Following studies at the Julius Hartt School of Music in his home town of Hartford, drummer Walter Bolden kicked off his professional career with a choice gig, backing up popular tenor saxophonist Stan Getz. The job came about in a manner that every good local player daydreams about: Getz came to Hartford a gig, picked up a local rhythm section and liked the drummer so much he hired him permanently. Getz also appreciated the pianist in this group, none other than Horace Silver. Bolden and Silver stayed in the Getz band through 1951, then moved on to other combos in which a groovy beat was all important. Pianist Silver was an all-important influence in the crusade to put just such a beat front and center and as a result of their association Bolden began getting lots of calls.

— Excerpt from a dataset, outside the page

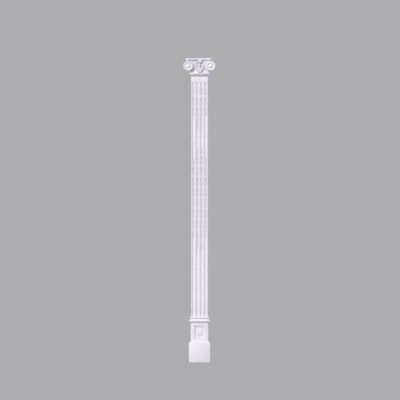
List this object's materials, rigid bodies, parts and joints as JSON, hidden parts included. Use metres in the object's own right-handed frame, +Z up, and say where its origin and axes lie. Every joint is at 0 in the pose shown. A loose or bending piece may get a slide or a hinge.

Trumpeter Howard McGhee was an example of the type of excellent, undersung journeyman bebop player with whom Bolden collaborated in this era. The drummer worked with Teddy Charles and others circa 1954, then began a period of touring with the wacky vocal group Lambert, Hendricks and Ross.
In the late '50s Bolden worked with Gerry Mulligan and Don Abney as well as providing a rhythmic framework for the endless tenor battles of Zoot Sims and Al Cohn. Gigs in the '60s included challenges such as keeping up with blind pianist George Shearing. This drummer only dabbled in studio work, but does show up on some recordings by singer Nancy Wilson.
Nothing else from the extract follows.